Kimsenin burnu kanamadan geminin Ashdod Limanı'na çekilmesinin yöntemleri olduğunu fakat İsrail'in en son kullanılacak yöntemi seçtiğini ve 9 kişinin bu nedenle öldüğünü ifade eden Tural, şunları kaydetti:

''Konvoydaki gemiler Kıbrıs'ın güneyinde toplandıktan sonra 30 Mayısta saat 16.00'da yola çıkıldı. Gemiler konvoy halinde ilerliyordu. İsrail donanmasıyla ilk temas saat 22.30 civarında oldu. Gemi bilgileri ve detayları soruldu. Daha sonra da Gazze bölgesinde blokaj uygulandığı söylenerek rotamızı değiştirmemiz istendi.

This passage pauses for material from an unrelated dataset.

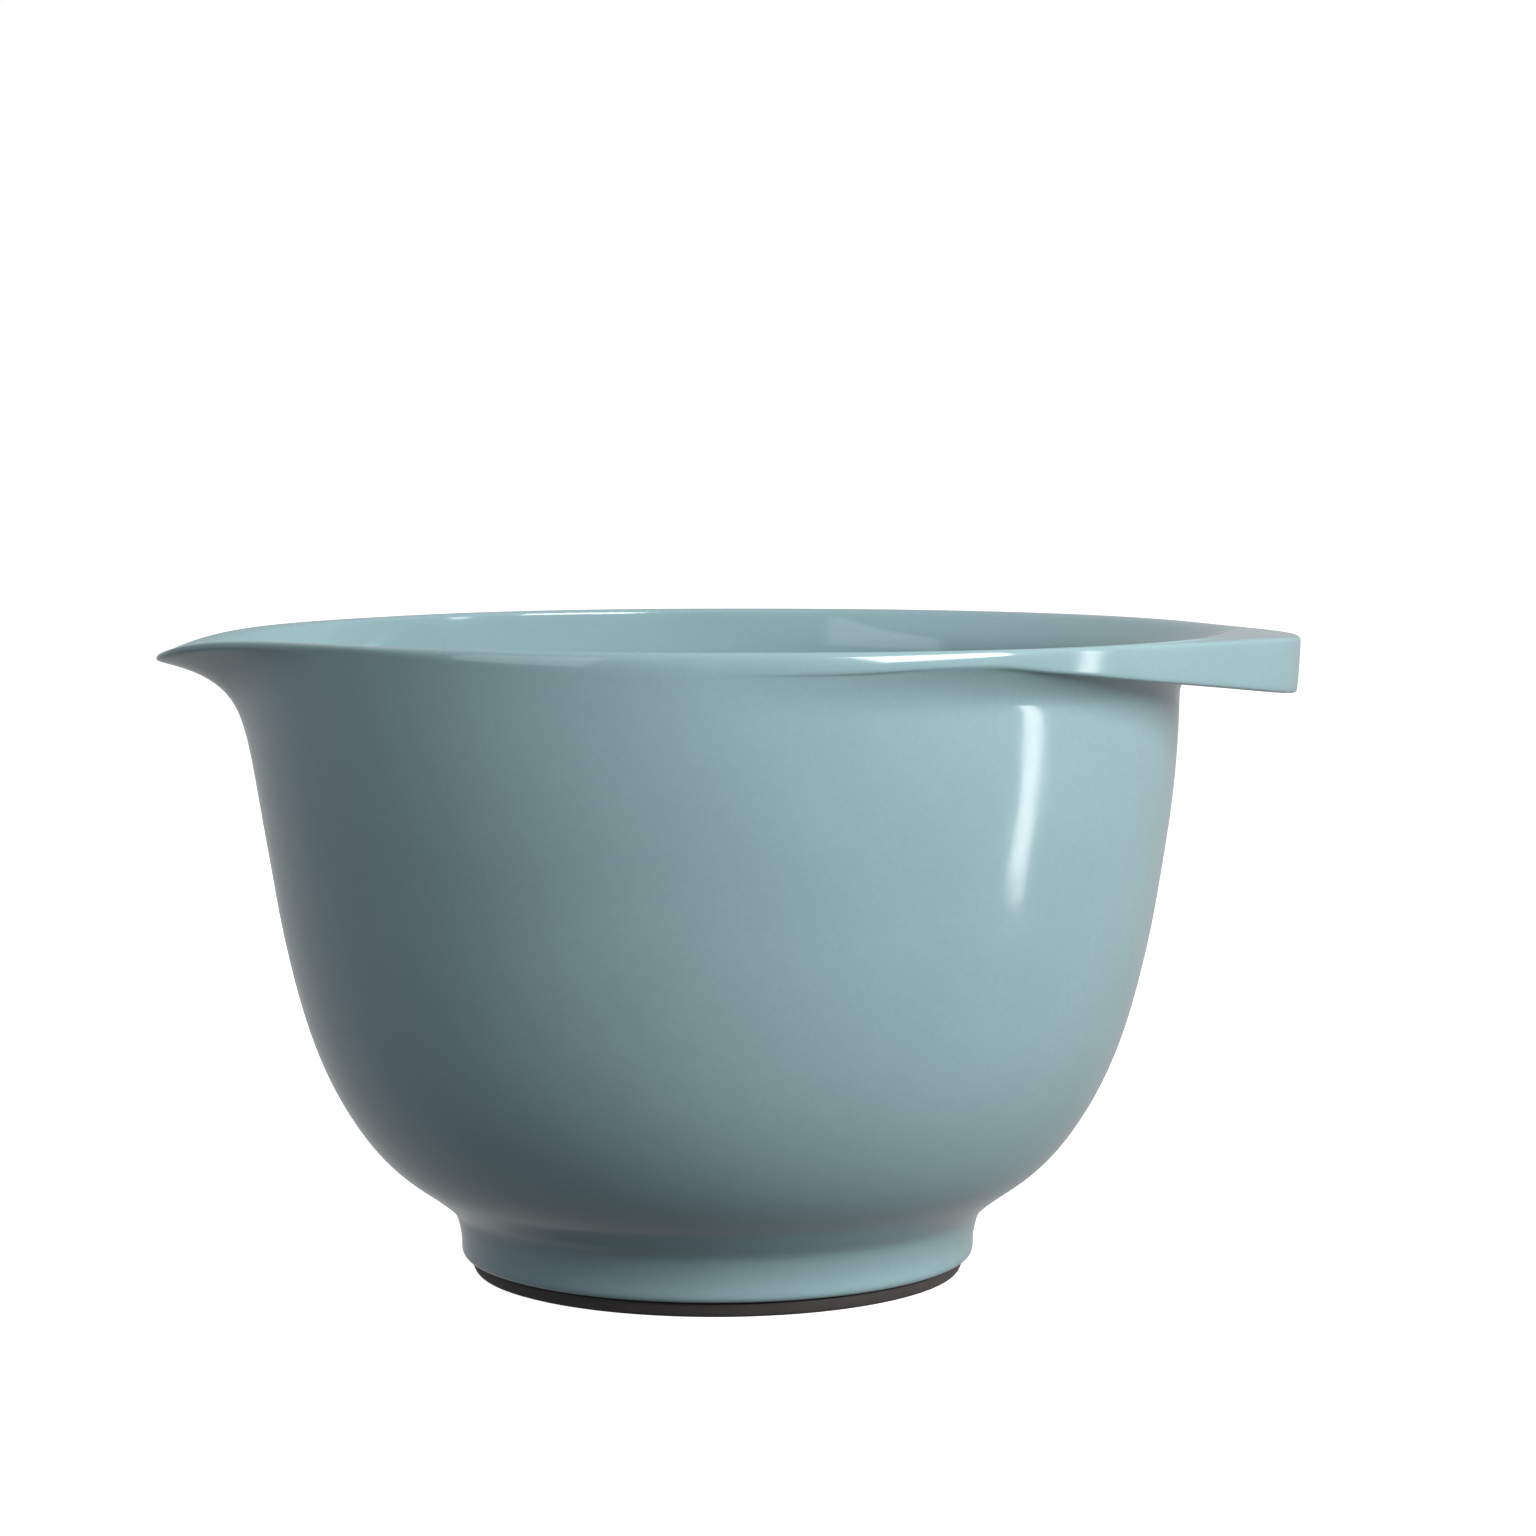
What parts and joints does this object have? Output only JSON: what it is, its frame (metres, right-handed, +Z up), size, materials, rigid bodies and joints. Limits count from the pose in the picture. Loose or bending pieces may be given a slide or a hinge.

Bu çağrılar yapıldığında İsrail sahillerinden 75 mil kadar açıkta uluslararası sularda 222 rotasında ilerliyorduk. Yani tamamen İsrail'in kara sularından uzak bir noktada ve güneybatı yönüne ilerliyorduk. Uluslararası sularda olduğumuzu, İsrail'in uluslararası sularda olan bir gemiden rotasını değiştirmesini isteyemeyeceğini belirttik.

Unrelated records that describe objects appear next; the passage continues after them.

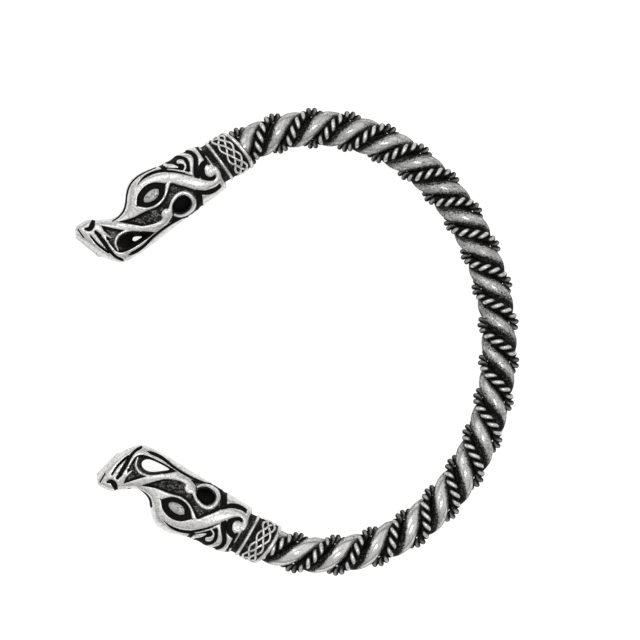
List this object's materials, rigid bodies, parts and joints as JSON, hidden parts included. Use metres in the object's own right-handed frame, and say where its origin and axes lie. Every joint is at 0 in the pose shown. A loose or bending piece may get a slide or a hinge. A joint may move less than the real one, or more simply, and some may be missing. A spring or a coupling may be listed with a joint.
{
  "type": "arm ring",
  "caption": "Open arm ring of twisted rods and wire cables that ends in two cast animal heads with collars.",
  "frame": {"origin": "middle of the ring's box, on the surface it lies on", "axes": "+Z square to the ring's plane, +Y towards the upper head's side, -X towards the gap between the heads"},
  "size_m": [0.071, 0.075, 0.0078],
  "materials": {
    "cast_silver": "polished silver with blackened recesses",
    "rod_silver": "worn silver, dark at the sides",
    "wire_silver": "blackened silver, bright on top of the wires"
  },
  "bodies": {
    "root": {"upper_head": "cast_silver", "lower_head": "cast_silver", "rod_a": "rod_silver", "rod_b": "rod_silver", "cable_a": "wire_silver", "cable_b": "wire_silver"}
  },
  "joints": []
}
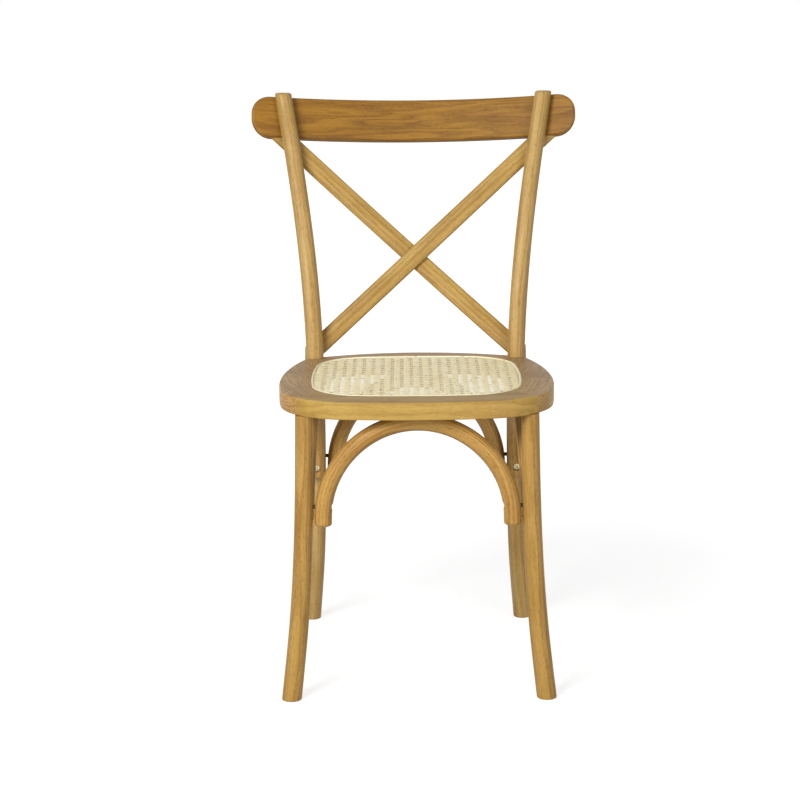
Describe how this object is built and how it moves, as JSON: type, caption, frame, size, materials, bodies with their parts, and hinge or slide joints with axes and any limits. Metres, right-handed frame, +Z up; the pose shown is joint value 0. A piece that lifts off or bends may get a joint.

Gece saat 23.30'da rotamızı 185'e aldık. Bizim amacımız İsrail sahillerinden 70 mil açıkta seyir yapmaktı. Hiçbir şekilde bu sınıra girmedik. Saat 02.00'den sonra saldırı anı da dahil olmak üzere hiçbir çağrı veya uyarı almadık. İsrail medyaya (Durun dedik durmadılar) diyor. Hiçbir uyarı veya çağrı yapmadan helikopterlerden ateş açarak geldiler.''

HER TÜRLÜ İHTİMAL DEĞERLENDİRİLDİ
Bu sefere çıkarken her türlü ihtimali değerlendirdiklerini ama İsrail'in uluslararası sularda böyle bir saldırı yapabileceğini beklemediklerine dikkati çeken Tural, saldırı anlarını şöyle anlattı;

''Müdahale saat 04.30'da başladı. Etrafımızı silahlı askerlerle dolu avcı botlar sardı. En üst güverteye helikopterden İsrail askerleri indirilmeye başlandı. Askerler inmeye başlamadan önce gaz bombaları attılar ve ateş etmeye başladılar. Güvertelerde tamamen silahsız sivillerin bulunduğu bir yolcu gemisine helikopterden ateş açılması ve gemiye çıkan askerlerin sergilediği vahşet nedeniyle kayıplar yaşadık. Üzerine ateş açılan her insanın yapacağı gibi gemideki yolcular da sadece kendini korumaya çalıştı.

(Biz direniş nedeniyle ateş açtık) açıklamaları tamamen yanlıştır. Daha ilk indirme yapılırken üst güverteden yaralılar olduğuna dair köprü üstüne rapor veriliyordu. İlk inen 3 İsrailli askerin yukarda yaşanan arbedede silahları yolcular tarafından ellerinden alınarak etkisiz hale getirilmiş olmasına rağmen bu silahlar kesinlikle kullanılmamış, denize atılmıştır.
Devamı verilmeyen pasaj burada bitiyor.